Chemical characterization of Mg0.25Mn0.75-H(D) nanocomposites by Atom Probe Tomography (APT)

Abstract

Hydrogen (H)- and deuterium (D)-loaded Mg0.25Mn0.75 nanocomposites were prepared by a ball-milling process and Atom Probe Tomography (APT) analyses were carried out in order to investigate the resultant nanostructure. Due to the immiscibility of the Mg−Mn system, non-uniform and interconnected Mg-rich domains with a thickness of several to 10 nm formed in both of the H- and D-loaded composites. Such complex morphology could be attributed to the severe cold-rolling effects induced by ball-milling.
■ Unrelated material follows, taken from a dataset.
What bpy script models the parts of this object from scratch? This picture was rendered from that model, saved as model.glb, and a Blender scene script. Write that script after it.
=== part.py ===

The inhomogeneous distribution of D observed by the APT analysis is likely the result of severe lattice distortion and multiple defects, which are cold-rolling effects. While the detection of D in the D-loaded composite was hampered significantly by the desorption of D during specimen preparation, D remained around the boundary of the Mg-rich domains/Mn-rich matrix. This suggests that the modulated intermixing of immiscible Mg and Mn atoms together with the ball-milling effect results in a disordered atomic arrangement around the boundary. This is assumed to be one of the contributing factors in the destabilization of Mg hydride observed in our previous works.